In the game, the players' dwarves and elves can be placed as workers to collect resources. The game has only three resources: dwarves collect stone, elves collect wood, and together they can collect metal. Either can also collect gold. In addition, elves can be upgraded to master elves, and dwarves to master dwarves, to collect the resources more efficiently.
(Image credit: jtemple)
After resources are collected, players who opted to recruit new elves or dwarves retrieve them from the supply, and any player who opted to take a new place in the turn order does so by swapping turn order badges with any other player. I have not come across a game where turn order can be rearranged with quite as much flexibility, and it is something I have yet to explore to determine its utility. Any turn order changes go into effect beginning immediately.
The tail end of the resource collection phase also has an income/upkeep step where players earn income for their buildings, but must pay taxes according to how well they are doing (e.g. how many VPs they have). This makes complete sense thematically, since points are awarded to players based on the number of workers they've hired and properties they've built. This upkeep step doesn't have the oppressive that some other games do (I won’t mention Agricola by name).
Another thing elves and dwarves can do is visit one of five guilds around the city, which are represented by tiles on the board and are randomly chosen from a pool of 12 at the start of the game. The guilds give special abilities, such as granting resources or an extra worker, much like the brown and gray buildings in Caylus. A player who becomes a guild master (by building the guild headquarters) can visit that guild for free or can instead gain income from other players when they visit.
Players can also construct buildings around the city (using the resources their elves and dwarves have collected) and then visit some of them on subsequent turns by placing workers to gain the benefits they bestow. Some of the buildings give extra benefits by placing a gnome-for-hire on them. I won't go into all the benefits that each of the different property types grant, but they seem to be fairly well-balanced. There is a thread on BGG that discusses the pros and cons of each, and the best time to build them. It is the cards in a player's hand that govern what he buildings he can erect.

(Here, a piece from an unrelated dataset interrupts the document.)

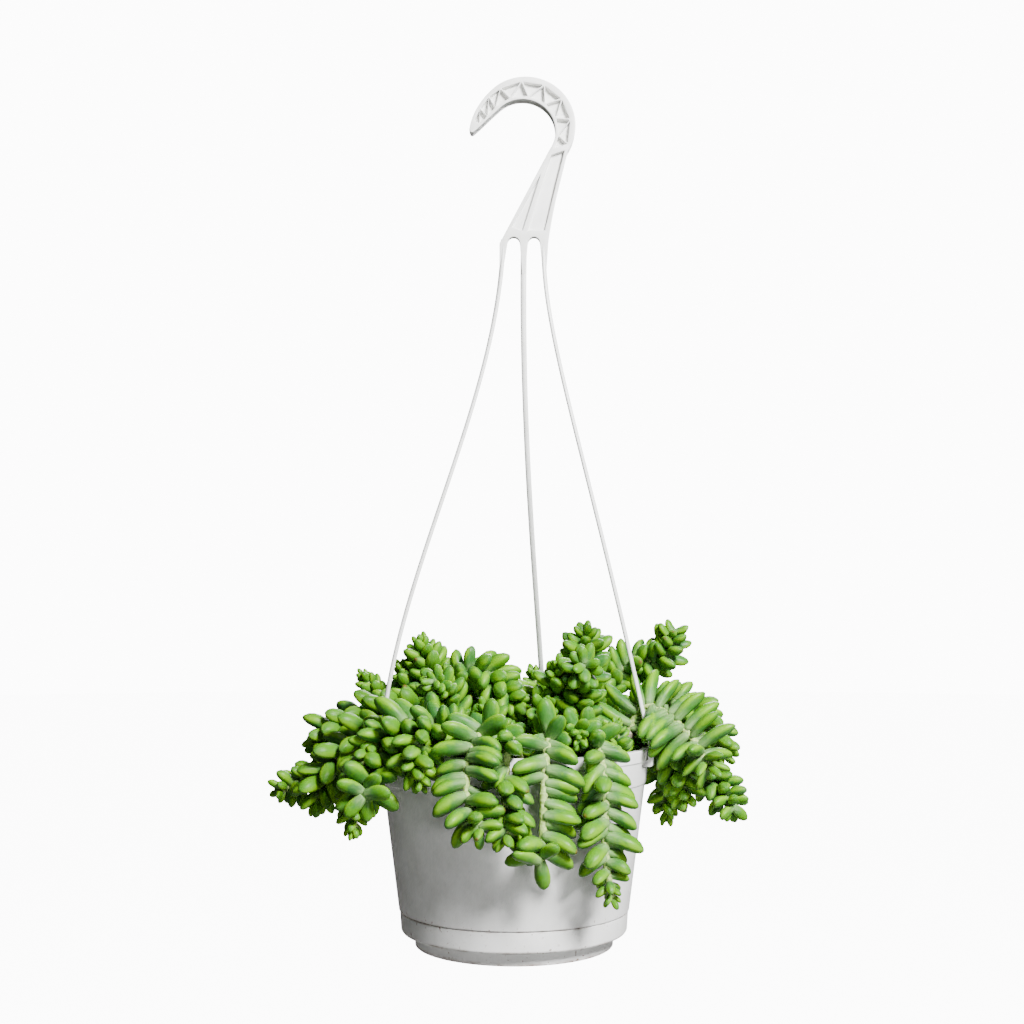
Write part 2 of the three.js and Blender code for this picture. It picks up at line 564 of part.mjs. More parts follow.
// How far a point is from the pot and the soil
function potClearance(p) {
  const r = Math.hypot(p.x, p.y);
  const overSoil = p.z - SOIL_TOP - 1.5;
  if (p.z >= POT_HEIGHT) {
    const ring = Math.hypot(Math.max(RIM_INSIDE - r, r - RIM_RADIUS, 0), p.z - POT_HEIGHT);
    return r < RIM_INSIDE ? Math.min(ring, overSoil) : ring;
  }
  if (r <= 82.5) return Math.min(RIM_INSIDE - r, overSoil);
  if (p.z >= RIM_LOW) return r - RIM_RADIUS;
  const wall = r - (p.z >= COLLAR_LOW ? wallRadius(RIM_LOW) + COLLAR_OUT : wallRadius(p.z));
  return Math.min(wall, Math.hypot(Math.max(r - RIM_RADIUS, 0), RIM_LOW - p.z));
}

const BODY = [[0.2, 0.12], [0.34, 0.2], [0.5, 0.2], [0.65, 0.2], [0.86, 0.19], [0.98, 0.08]];

function isClear(leaf, stem, leaves, stems, arms) {
  const { ends, radius, middle, reach } = leaf;
  if (BODY.some(([t, r]) => potClearance(leaf.point(t)) < r * leaf.length + 0.4)) return false;
  const nearest = (marks, limit, around) => {
    for (let i = 0; i + 1 < marks.length; i++) {
      const apart = Math.min(marks[i].distanceTo(middle), marks[i + 1].distanceTo(middle));
      if (apart > reach + around) continue;
      if (pieceDistance(ends[0], ends[1], marks[i], marks[i + 1]) < limit) return true;
      if (pieceDistance(ends[1], ends[2], marks[i], marks[i + 1]) < limit) return true;
    }
    return false;
  };
  for (const [owner, other] of leaves) {
    if (owner === stem || other.middle.distanceTo(middle) > reach + other.reach + 0.5) continue;
    if (nearest(other.ends, 0.86 * (radius + other.radius) + GAP, other.length)) return false;
  }
  const room = radius + STEM_RADIUS + GAP;
  if (stems.some((other) => other !== stem && nearest(other.marks, room, 10))) return false;
  return !arms.some((marks) => nearest(marks, radius + ARM_WIDTH / 2 + 0.6, 20));
}

// Where a leaf has no room it turns aside, or leans, or stays smaller, in this order: turn, lean, size
const ASIDE = [
  [0, 0, 1], [22, 0, 1], [-22, 0, 1], [0, -22, 1], [20, -20, 0.95], [-20, -20, 0.95],
  [42, 0, 0.95], [-42, 0, 0.95], [0, 22, 0.95], [30, -35, 0.85], [-30, -35, 0.85], [62, -10, 0.85],
  [-62, -10, 0.85], [0, -40, 0.75], [30, -20, 0.65], [-30, -20, 0.65], [0, -30, 0.5],
];

// Leaves on a golden spiral from the tip of each stem down to its bare foot, small and close at the tip
function growLeaves(stems, arms) {
  const placed = [];
  for (const stem of stems) {
    const draw = draws(1000 + 77 * stem.number);
    let fromTip = 0.6;
    let lastFused = -FUSED_APART;
    for (let i = 0; stem.length - fromTip > stem.start; i++) {
      const [turnDraw, leanDraw, sizeDraw] = [draw(), draw(), draw()];
      let turn = (i * GOLDEN_ANGLE + stem.twist) % 360;
      if (turn > 180) turn -= 360;
      const side = turn >= 0 ? 90 : -90;
      const inRows = stem.fan * smooth((fromTip - 10) / 20) * (1 - smooth((fromTip - stem.rows) / 10));
      turn = side + (turn - side) * (1 - inRows) + (turnDraw - 0.5) * 24;
      const lean = stem.open + (stem.lean - stem.open) * smooth((fromTip + 1.5) / 11)
        + (leanDraw - 0.5) * 16 * smooth(fromTip / 8);
      const length = stem.leaf * (stem.tip + (1 - stem.tip) * smooth((fromTip + 1) / stem.taper))
        * (0.88 + 0.24 * sizeDraw) * (1 - 0.12 * smooth((fromTip - 60) / 60));
      const isBare = side > 0 && fromTip > stem.bare[0] && fromTip < stem.bare[1];
      for (const [aside, tilt, size] of isBare ? [] : ASIDE) {
        const leaf = new Leaf(stem, stem.length - fromTip, turn + aside, lean + tilt, length * size);
        if (isClear(leaf, stem, placed, stems, arms)) {
          leaf.fused = fromTip - lastFused >= FUSED_APART * (0.35 + 0.65 * smooth(fromTip / 14));
          if (leaf.fused) lastFused = fromTip;
          placed.push([stem, leaf]);
          break;
        }
      }
      fromTip += stem.tipGap + (stem.gap - stem.tipGap) * smooth(fromTip / 22);
    }
  }
  // The leaves that reach furthest to each side are always fused, so the solids reach as far as the plant
  for (const axis of ["x", "y"]) {
    const reach = ([, leaf]) => leaf.point(1)[axis];
    placed.reduce((far, other) => (reach(other) > reach(far) ? other : far))[1].fused = true;
    placed.reduce((far, other) => (reach(other) < reach(far) ? other : far))[1].fused = true;
  }
  return placed;
}

function stemSection(radius) {
  const corners = [];
  for (let i = 0; i < STEM_SIDES; i++) {
    const a = (2 * Math.PI * i) / STEM_SIDES;
    corners.push(new THREE.Vector2(radius * Math.cos(a), radius * Math.sin(a)));
  }
  return new THREE.Shape(corners);
}

function stemSolid(stem, radius = STEM_RADIUS) {
  const steps = Math.round(stem.length / STEM_STEP);
  return solidOf(new THREE.ExtrudeGeometry(stemSection(radius),
    { steps, bevelEnabled: false, extrudePath: stem.curve }));
}

// The plain hole that a stem stands in: the stem's own course, wider, and a little deeper at its foot
function stemHole(stem) {
  const [x, y] = stem.root;
  const radius = STEM_RADIUS + HOLE_ROOM;
  const foot = new THREE.CylinderGeometry(radius, radius, 2, 4).rotateX(Math.PI / 2);
  return stemSolid(stem, radius).add(solidOf(foot.translate(x, y, ROOT_LOW + 1 - GAP)));
}

function makeSoil(stems) {
  const inside = (z) => wallRadius(z) - WALL - GAP;
  let soil = turned([
    [0, FLOOR_TOP + GAP], [POT_FOOT_RADIUS - WALL - 1, FLOOR_TOP + GAP],
    [POT_FOOT_RADIUS - WALL - 0.5, SHELF_HEIGHT - 1], [inside(SHELF_HEIGHT + 2) - 0.1, SHELF_HEIGHT + 2.2],
    [inside(COLLAR_LOW - 4) - 0.1, COLLAR_LOW - 4],
    [RIM_INSIDE - GAP - 0.6, SOIL_EDGE - 1], [RIM_INSIDE - GAP - 1.6, SOIL_EDGE], [60, SOIL_TOP - 0.6],
    [30, SOIL_TOP], [0, SOIL_TOP - 0.4],
  ]);
  for (const stem of stems) soil = soil.subtract(stemHole(stem));
  return soil;
}

// Assembly

const stems = STEMS.map((spec, number) => new Stem(spec, number));
const armLines = ARMS.map((arm) => armCurve(arm).getPoints(30));
const leaves = growLeaves(stems, armLines);

const part = new THREE.Group();
part.add(named("pot", makePot(), plastic));
part.add(named("saucer", makeSaucer(), plastic));
part.add(named("soil", makeSoil(stems), earth));
part.add(named("hanger", makeHanger(), plastic));
for (const stem of stems) {
  let solid = stemSolid(stem);
  for (const [owner, leaf] of leaves) {
    if (owner === stem && leaf.fused) solid = solid.add(leaf.solid());
  }
  part.add(named(stem.name, solid, stem.start < stem.length ? foliage : bark));
}

export default part;
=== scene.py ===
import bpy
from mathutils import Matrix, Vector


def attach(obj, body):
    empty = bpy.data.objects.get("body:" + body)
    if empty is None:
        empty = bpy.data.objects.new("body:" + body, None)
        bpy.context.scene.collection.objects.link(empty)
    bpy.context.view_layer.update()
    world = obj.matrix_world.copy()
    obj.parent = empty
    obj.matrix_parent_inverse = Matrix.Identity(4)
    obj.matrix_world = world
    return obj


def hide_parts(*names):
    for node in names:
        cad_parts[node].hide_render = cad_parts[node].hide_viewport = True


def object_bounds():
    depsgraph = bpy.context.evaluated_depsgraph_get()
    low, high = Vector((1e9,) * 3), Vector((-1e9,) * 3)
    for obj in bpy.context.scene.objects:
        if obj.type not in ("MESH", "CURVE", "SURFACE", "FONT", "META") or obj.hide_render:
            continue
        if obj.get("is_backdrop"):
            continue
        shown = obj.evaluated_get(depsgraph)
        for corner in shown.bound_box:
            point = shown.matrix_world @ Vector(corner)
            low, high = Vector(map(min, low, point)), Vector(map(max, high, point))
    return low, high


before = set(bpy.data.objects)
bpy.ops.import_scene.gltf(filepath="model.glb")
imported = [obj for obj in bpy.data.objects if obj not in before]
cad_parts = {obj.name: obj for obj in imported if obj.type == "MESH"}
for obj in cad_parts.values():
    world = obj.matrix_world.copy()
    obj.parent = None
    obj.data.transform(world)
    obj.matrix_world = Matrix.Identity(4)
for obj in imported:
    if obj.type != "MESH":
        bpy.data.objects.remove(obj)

"""A burro's tail plant in a white hanging pot with its clip-on saucer and hanger.

Sizes are millimetres and degrees, as on the real thing, and become metres where a mesh is made. The
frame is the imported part's own: the origin on the pot's axis at the saucer's underside, +Z up, +X to the
right and +Y to the back.
"""

import logging
import math
from dataclasses import dataclass, field
from enum import Enum

import bmesh
import bpy
import numpy as np
from mathutils import Matrix

logging.basicConfig(level=logging.INFO, format="%(message)s")
log = logging.getLogger("plant")

MM = 0.001
# Edges of cut and boxy shapes that turn by more than this many degrees stay sharp
SHARP = 30.0
GOLDEN_ANGLE = 137.508
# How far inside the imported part's box the leaves stay, in metres
INSET = 2e-5


# Meshes

class Side(Enum):
    """Which side of a surface lies outwards as its grid is wound."""

    AS_WOUND = 1
    TURNED = -1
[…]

Once completed, players will also place a house token on the corresponding board space in any of the five districts of the city that are free, attempting to gain the majority of buildings in as many districts as possible. The districts are mirror images of one another (logically, not visually); each contains exactly one of the ten building types (the 50 cards). Later in the game, choices of district become more limited if the same building type has already been built multiple times. While not a huge consideration, it may factor into the player's decision of what buildings to construct.
Gnomes, who can be hired by players who have enough money to do so, are able to do specialized work that cannot be done by the elves or dwarves, granting the player an extra benefit or two, which I've already touched on. They might allow the player to promote a standard worker to a master worker or to draw extra property cards. But there are a limited number of gnomes in the game, so players should hire them while they can.
The game also has a trading post where players can buy and sell resources, but at a reduced rate of exchange and not without restriction. Players can also buy new property cards to replace the ones they've built.
Lastly, as mentioned, points are scored at the end of the third, fifth, and seventh turns. They are awarded for having majorities in two categories: buildings and workers (with elves, dwarves, and gnomes being scored separately). Scoring really couldn't be any simpler and that is something I like.
Belfort is a very strong offering from Tasty Minstrel. Jay and Sen-Foong have put together a solid combination of mechanics. The game is immensely enjoyable and I don't look at my watch when I play or feel like I need a calculator or scratchpad to take notes. I like that the game has multiple phases, with each one offering a different level of player interaction and requiring a different type of thinking.
The placement phase provides external tension as players vie against each other for the most beneficial guilds, as well as the worker recruitment and turn order spaces. All of these areas are likely to be hotly contested, as only one player can take each spot. I like the fact that this phase also offers players some noncontentious options as well: they can also place workers onto their own cards, safe from their opponents' workers (unlike a game like Le Havre). The placement of workers on the resource area of the collection board imparts a slightly different sort of tension, with no one wanting to make the first move. There will undoubtedly be some amount of AP during this placement phase with players who are prone to it, especially in later turns, but I am personally not bothered too much by it so far.
The action phase feels like more of a solitary exercise, which I can see as a complaint being leveled against the game, especially with higher player counts. In this phase, each player resolves his worker placement actions, hires his gnomes, performs special card abilities, constructs and places his buildings (in any order) and finally optionally buys a new property card. Play then moves on to the next player who does the same. It is worth noting that the game comes with four "interactive" guilds, which do add a small amount of player interaction into the mix, such allowing a player to steal resources or cards from an opponent.
Doing all this requires making many small decisions, a modicum of spatial perception and analysis, and quite a bit of thinking ahead to the next turn, which I really like and admire. It can be easy to forget things in this phase, like buying and placing a gnome or saving a gold or two for the next turn. Early and mid-game turns are relatively quick if players have prepared well, but in the final two turns of the game, it can take much longer for a player to complete his actions. With a three- or four-player game, I don't see it as being too much of an issue; with five, I can see it becoming a problem for some groups.
Belfort is a strategic game, with some short-term tactics, a combination that I really appreciate. While there are multiple paths to victory, players may find their strategies somewhat dictated by the selection of guilds in play and the cards they draw, particularly the first five. I can see a variety of different strategies emerging as the game gains a following and players post them in the forums. I can also foresee a mathematical analysis being done in some form or fashion in the not-too-distant future.
All in all, I really like this game (as I'm sure you can tell), and I can see the potential for it quickly becoming a favorite game. I should know after a few more plays.